Dauantage les autres diſent que la veuë ſe faict par vne pyramide ou cone, dont la pointe eſt en l’œil, & la baſe en la choſe que l’on regarde, ſelon l’auis d’Euclide en la ſeconde hypotheſe des choſes optiques. Or cone eſt vne pyramide ronde & pointuë par le haut. D’autre part la veuë ſe termine aiſément, ſi quelque corps ſolide ſe vient ietter entre-deux, ou ſi elle ne peut paruenir iuſques à la choſe miſe au deuant d’elle : comme il auient és profonditez des foſſes obſcures, deſquelles on ne peut voir le fond : ou bien comme l’on void és riuieres viſtes & rapides, là où les raiz de la veuë paſſent en moins de rien, ou meſme ſi quelqu’vn tourne en rond dvn long & ſoudain mouuement, il ſent des eſtourdiſſemens & tourbillons de teſte, procedans d’vne exceſſiue & trop faſcheuſe agitation du cerueau, & les rayons de la veuë ſont auſſi merueilleuſement agitez, ne pouuans perſiſter fermes ny demeurer en arreſt. Outre plus, la veuë ou bien les raiz eſlancez par les yeux, s’ils tumbent en vn corps tranſparent, ou tel qu’on puiſſe aucunement voir à trauers, qui ſoit toutefois aſſez eſpais, quand ils ne peuuent paruenir tous entiers iuſques au bout, ny penetrer entierement iuſques à la choſe que nous voulons voir, ils ſe deſrompent & replient, ne pouuans voir la ſurface qui leur eſt oppoſee ſans refraction. De là vient que les images & figures redondent & ſe repreſentent à noſtre veuë, comme nous voyons és miroirs, ou bien és eaux qui ont entre-deux vne ſuperficie obſcure. Et de faict la force des choſes que nous voyons eſt quelquefois ſi grande, qu’elles ſemblent donner couleur, & à la lumiere & à la veuë, & dérompent & reflechiſſent les rais de la veuë. Car comme dit Heliodore ; Si le Soleil, ou leuant, on couchant eſclaire à trauers quelque nuë rouge, nous voyons que tout ſe montre rouge, à ſçauoir la terre, la mer, & en ſomme tout ce qu’il illumine de ſa clairté. Ainſi voyõs-nous qu’il en prend à noſtre veuë ; car telle qu’eſt la couleur de la choſe diaphane ou tranſparente, telle eſt la choſe meſme que nous voyons à trauers icelle.

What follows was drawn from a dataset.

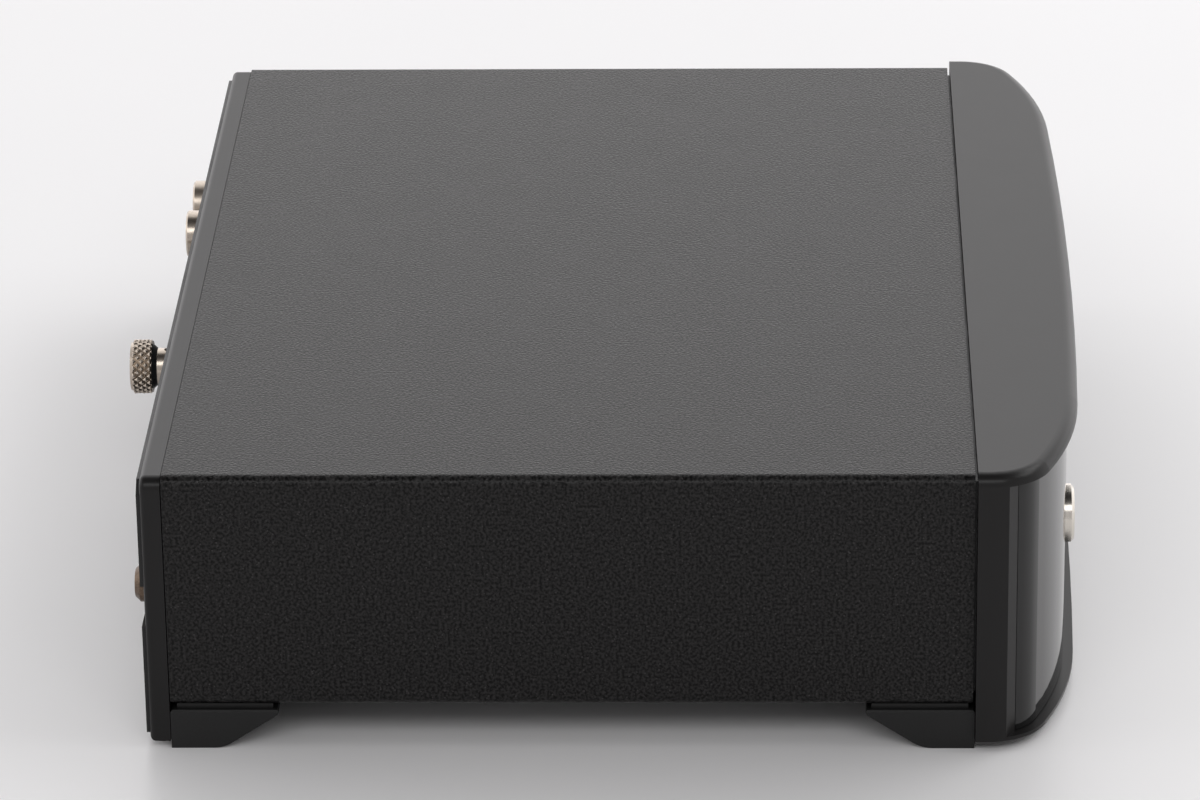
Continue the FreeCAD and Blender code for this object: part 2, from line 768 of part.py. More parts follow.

Auſſi de telle couleur que ſera le miroir par lequel nous regarderons, de telle couleur ſe monſtreront toutes les choſes que nous y verrons. C’eſt ce qui fait croire à quelques-vns que l’Arc en Ciel a veritablement & de fait les couleurs telles que noſtre veuë les deſcouure, & non pas qu’elles apparoiſſent telles par raiſon optique, ou par couleurs telles ſeulement en apparence, procedantes d’vn meſlange de corps plus ou moins clair & obſcur, tel que ſemble auoir eſté l’auis d’Ariſtote és liures des Meteores. Au reſte quand l’on void deux ou pluſieurs Arcs au Ciel, c’eſt vn ſigne infaillible d’abondance d’eaux ; c’eſt pourquoy Arat és Signes des eaux & des vents met cettuy-cy,
Ou quand Iris enceint le ciel de deux courroyes.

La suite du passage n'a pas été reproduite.